TERRIBLE TALES OF VANDALISM.

Passengers who arrived at Dallas told terrible tales of the work of the vandals in that city. According to them, men inflamed with liquor were roaming among the wreckage over the city rifling the hundreds of bodies of even the clothing and leaving them to fester in the semi-tropical sun. Much of this horrible depredating, it is claimed, is being done by negroes, who will not work and cannot be made to leave town. This was before the saloons were closed.

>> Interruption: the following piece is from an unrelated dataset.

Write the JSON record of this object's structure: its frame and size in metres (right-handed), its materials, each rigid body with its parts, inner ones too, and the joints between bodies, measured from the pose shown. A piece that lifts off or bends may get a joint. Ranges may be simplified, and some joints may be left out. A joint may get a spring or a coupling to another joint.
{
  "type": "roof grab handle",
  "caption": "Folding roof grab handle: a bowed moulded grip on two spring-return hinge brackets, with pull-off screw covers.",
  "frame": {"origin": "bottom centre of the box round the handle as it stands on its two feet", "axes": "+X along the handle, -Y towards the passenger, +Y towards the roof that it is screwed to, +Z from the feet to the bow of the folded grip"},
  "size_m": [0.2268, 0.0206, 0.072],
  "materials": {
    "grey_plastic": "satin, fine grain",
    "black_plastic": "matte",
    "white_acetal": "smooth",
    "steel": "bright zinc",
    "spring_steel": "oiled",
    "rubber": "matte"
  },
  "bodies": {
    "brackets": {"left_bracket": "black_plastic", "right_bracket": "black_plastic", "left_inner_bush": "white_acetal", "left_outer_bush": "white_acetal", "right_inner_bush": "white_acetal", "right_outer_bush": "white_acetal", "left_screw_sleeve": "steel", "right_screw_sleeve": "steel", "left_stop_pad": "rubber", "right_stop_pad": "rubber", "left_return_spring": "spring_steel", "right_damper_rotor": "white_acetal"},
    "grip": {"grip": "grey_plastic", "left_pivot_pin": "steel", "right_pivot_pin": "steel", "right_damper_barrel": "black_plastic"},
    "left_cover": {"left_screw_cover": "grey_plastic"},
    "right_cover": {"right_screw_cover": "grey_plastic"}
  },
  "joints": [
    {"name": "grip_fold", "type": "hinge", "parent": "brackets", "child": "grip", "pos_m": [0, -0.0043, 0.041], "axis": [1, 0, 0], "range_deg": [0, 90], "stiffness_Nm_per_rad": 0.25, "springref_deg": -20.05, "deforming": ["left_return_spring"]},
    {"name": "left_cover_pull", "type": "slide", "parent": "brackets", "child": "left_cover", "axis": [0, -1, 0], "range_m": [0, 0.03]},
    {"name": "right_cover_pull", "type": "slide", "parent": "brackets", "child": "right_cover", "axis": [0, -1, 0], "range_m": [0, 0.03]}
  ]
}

Among those who arrived from Galveston was J. N. Griswold, division freight agent of the Gulf, Colorado and Santa Fe Railway. His story is as follows:

“There were many acts of vandalism. Fingers and ears that bore diamonds were lopped off with knives. Upon our arrival at Texas city I saw an old man who was drunk. Sticking out of a pocket in his pants was a bank deposit book full of bank notes.

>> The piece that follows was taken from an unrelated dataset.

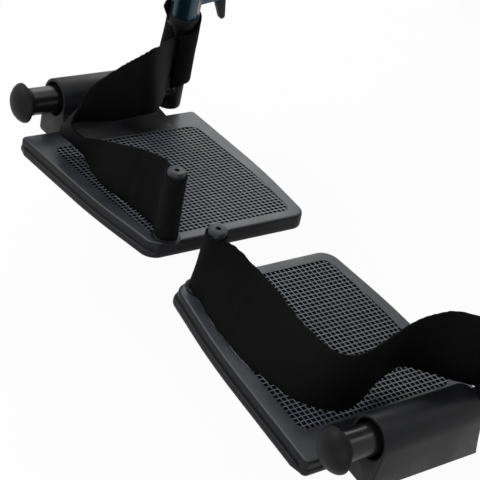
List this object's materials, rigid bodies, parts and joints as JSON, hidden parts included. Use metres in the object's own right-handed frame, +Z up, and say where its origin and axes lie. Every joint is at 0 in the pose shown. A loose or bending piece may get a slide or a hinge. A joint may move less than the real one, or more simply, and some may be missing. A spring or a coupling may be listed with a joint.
{
  "type": "lightweight folding wheelchair",
  "caption": "Folding transit wheelchair with swing-away hangers, flip-up footplates with foot straps, flip-back arms and cloth seat and back.",
  "frame": {"origin": "on the floor, under the centre of the whole chair's box", "axes": "+Z up, -Y forward, the way the user faces, and +X to the user's left"},
  "size_m": [0.568, 1.0422, 0.9226],
  "materials": {
    "frame_paint": "smooth teal-blue enamel on metal tube",
    "foot_tube": "gloss black enamel on metal tube",
    "moulded_plastic": "satin black moulded nylon, lightly grained",
    "grip_rubber": "matt black rubber",
    "webbing": "black ribbed polyester webbing",
    "upholstery": "black coated nylon cloth",
    "tyre": "dark grey solid tyre",
    "bright_steel": "zinc-plated steel"
  },
  "bodies": {
    "left_side": {"side_frame_left": "frame_paint", "push_grip_left": "grip_rubber", "rear_axle_left": "bright_steel", "wheel_lock_bracket_left": "foot_tube"},
    "rear_wheel_left": {"rear_wheel_left": "moulded_plastic", "rear_tyre_left": "tyre"},
    "caster_fork_left": {"caster_fork_left": "foot_tube", "caster_axle_left": "bright_steel"},
    "caster_wheel_left": {"caster_wheel_left": "moulded_plastic", "caster_tyre_left": "tyre"},
    "wheel_lock_left": {"wheel_lock_lever_left": "bright_steel", "wheel_lock_grip_left": "grip_rubber"},
    "armrest_left": {"armrest_frame_left": "frame_paint", "armrest_pad_left": "upholstery", "skirt_guard_left": "moulded_plastic"},
    "hanger_left": {"hanger_left": "frame_paint"},
    "hanger_release_left": {"hanger_release_lever_left": "moulded_plastic"},
    "height_lock_left": {"height_lock_lever_left": "moulded_plastic"},
    "footrest_left": {"footrest_tube_left": "foot_tube", "footrest_tube_cap_left": "grip_rubber", "foot_strap_left": "webbing"},
    "footplate_left": {"footplate_left": "moulded_plastic", "strap_post_screw_left": "foot_tube"},
    "right_side": {"side_frame_right": "frame_paint", "push_grip_right": "grip_rubber", "rear_axle_right": "bright_steel", "wheel_lock_bracket_right": "foot_tube", "back_sling": "upholstery"},
    "rear_wheel_right": {"rear_wheel_right": "moulded_plastic", "rear_tyre_right": "tyre"},
    "caster_fork_right": {"caster_fork_right": "foot_tube", "caster_axle_right": "bright_steel"},
    "caster_wheel_right": {"caster_wheel_right": "moulded_plastic", "caster_tyre_right": "tyre"},
    "wheel_lock_right": {"wheel_lock_lever_right": "bright_steel", "wheel_lock_grip_right": "grip_rubber"},
    "armrest_right": {"armrest_frame_right": "frame_paint", "armrest_pad_right": "upholstery", "skirt_guard_right": "moulded_plastic"},
    "hanger_right": {"hanger_right": "frame_paint"},
    "hanger_release_right": {"hanger_release_lever_right": "moulded_plastic"},
    "height_lock_right": {"height_lock_lever_right": "moulded_plastic"},
    "footrest_right": {"footrest_tube_right": "foot_tube", "footrest_tube_cap_right": "grip_rubber", "foot_strap_right": "webbing"},
    "footplate_right": {"footplate_right": "moulded_plastic", "strap_post_screw_right": "foot_tube"},
    "brace_front": {"cross_brace_front": "frame_paint", "brace_pivot_bolt": "bright_steel", "seat_sling": "upholstery"},
    "brace_rear": {"cross_brace_rear": "frame_paint"}
  },
  "joints": [
    {"name": "fold", "type": "hinge", "parent": "right_side", "child": "brace_front", "pos_m": [-0.186, 0.12542, 0.24], "axis": [0, -1, 0], "range_deg": [0, 38.5], "deforming": ["seat_sling", "back_sling"]},
    {"name": "brace_scissor", "type": "hinge", "parent": "brace_front", "child": "brace_rear", "pos_m": [0, 0.12542, 0.3415], "axis": [0, -1, 0], "range_deg": [-77, 0]},
    {"name": "left_side_fold", "type": "hinge", "parent": "brace_rear", "child": "left_side", "pos_m": [0.186, 0.12542, 0.24], "axis": [0, -1, 0], "range_deg": [0, 38.5]},
    {"name": "footplate_flip_left", "type": "hinge", "parent": "footrest_left", "child": "footplate_left", "pos_m": [0.2095, -0.36972, 0.07637], "axis": [0, 0.9397, -0.342], "range_deg": [0, 86.62], "deforming": ["foot_strap_left"]},
    {"name": "footrest_height_left", "type": "slide", "parent": "hanger_left", "child": "footrest_left", "axis": [0, 0.294, 0.9558], "range_m": [-0.0125, 0.025]},
    {"name": "hanger_swing_left", "type": "hinge", "parent": "left_side", "child": "hanger_left", "pos_m": [0.218, -0.09458, 0.26], "axis": [0, 0, 1], "range_deg": [0, 90]},
    {"name": "hanger_release_left", "type": "hinge", "parent": "hanger_left", "child": "hanger_release_left", "pos_m": [0.2315, -0.17258, 0.345], "axis": [1, 0, 0], "range_deg": [0, 30]},
    {"name": "height_lock_left", "type": "hinge", "parent": "hanger_left", "child": "height_lock_left", "pos_m": [0.2095, -0.31384, 0.14916], "axis": [1, 0, 0], "range_deg": [0, 90]},
    {"name": "armrest_left", "type": "hinge", "parent": "left_side", "child": "armrest_left", "pos_m": [0.258, 0.36723, 0.64], "axis": [-1, 0, 0], "range_deg": [0, 100]},
    {"name": "wheel_lock_left", "type": "hinge", "parent": "left_side", "child": "wheel_lock_left", "pos_m": [0.2362, 0.20142, 0.262], "axis": [-1, 0, 0], "range_deg": [0, 39]},
    {"name": "caster_swivel_left", "type": "hinge", "parent": "left_side", "child": "caster_fork_left", "pos_m": [0.218, -0.04958, 0.142], "axis": [0, 0, 1], "continuous": true},
    {"name": "caster_spin_left", "type": "hinge", "parent": "caster_fork_left", "child": "caster_wheel_left", "pos_m": [0.218, -0.00458, 0.0625], "axis": [1, 0, 0], "continuous": true},
    {"name": "wheel_spin_left", "type": "hinge", "parent": "left_side", "child": "rear_wheel_left", "pos_m": [0.262, 0.35042, 0.15], "axis": [1, 0, 0], "continuous": true},
    {"name": "footplate_flip_right", "type": "hinge", "parent": "footrest_right", "child": "footplate_right", "pos_m": [-0.2095, -0.36972, 0.07637], "axis": [0, -0.9397, 0.342], "range_deg": [0, 86.62], "deforming": ["foot_strap_right"]},
    {"name": "footrest_height_right", "type": "slide", "parent": "hanger_right", "child": "footrest_right", "axis": [0, 0.294, 0.9558], "range_m": [-0.0125, 0.025]},
    {"name": "hanger_swing_right", "type": "hinge", "parent": "right_side", "child": "hanger_right", "pos_m": [-0.218, -0.09458, 0.26], "axis": [0, 0, -1], "range_deg": [0, 90]},
    {"name": "hanger_release_right", "type": "hinge", "parent": "hanger_right", "child": "hanger_release_right", "pos_m": [-0.2315, -0.17258, 0.345], "axis": [1, 0, 0], "range_deg": [0, 30]},
    {"name": "height_lock_right", "type": "hinge", "parent": "hanger_right", "child": "height_lock_right", "pos_m": [-0.2095, -0.31384, 0.14916], "axis": [1, 0, 0], "range_deg": [0, 90]},
    {"name": "armrest_right", "type": "hinge", "parent": "right_side", "child": "armrest_right", "pos_m": [-0.258, 0.36723, 0.64], "axis": [-1, 0, 0], "range_deg": [0, 100]},
    {"name": "wheel_lock_right", "type": "hinge", "parent": "right_side", "child": "wheel_lock_right", "pos_m": [-0.2362, 0.20142, 0.262], "axis": [-1, 0, 0], "range_deg": [0, 39]},
    {"name": "caster_swivel_right", "type": "hinge", "parent": "right_side", "child": "caster_fork_right", "pos_m": [-0.218, -0.04958, 0.142], "axis": [0, 0, 1], "continuous": true},
    {"name": "caster_spin_right", "type": "hinge", "parent": "caster_fork_right", "child": "caster_wheel_right", "pos_m": [-0.218, -0.00458, 0.0625], "axis": [1, 0, 0], "continuous": true},
    {"name": "wheel_spin_right", "type": "hinge", "parent": "right_side", "child": "rear_wheel_right", "pos_m": [-0.262, 0.35042, 0.15], "axis": [1, 0, 0], "continuous": true}
  ],
  "couplings": [
    {"joint": "brace_scissor", "follows": "fold", "ratio": -2},
    {"joint": "left_side_fold", "follows": "fold", "ratio": 1},
    {"joint": "footplate_flip_left", "follows": "fold", "ratio": 2.25},
    {"joint": "footplate_flip_right", "follows": "fold", "ratio": 2.25}
  ]
}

“I asked him where he got it. He said he found it on the bank.

“‘How much have you got?’ I asked him. ‘Oh, about twenty-seven dollars,’ was his reply. He must have had several times that amount at least.

“The darkies are doing most of the pilfering. Sunday morning before daylight they were breaking into warehouses and looting stores and saloons particularly. The town was full of drunken negroes Sunday morning at daylight.

“And the worst of it is that nearly all the soldiers were lost. Of the detachment stationed at Galveston I don’t believe there are more than thirty left. At present the crying need of Galveston is water and ice—and soldiers. The fresh water on the island was ruined by the brine from the sea. The ice is needed to prevent the decomposition of the corpses. The soldiers are needed to keep down vandalism. And along this latter line I want to say that the militia must come quickly. The negroes should be sent to the cotton fields of north Texas. Those who will work can be kept there, but the others should be sent away just as soon as possible, for they merely eat up the supplies and are a constant menace. They should either be killed or made to get out, for one or the other is the grim necessity of the situation.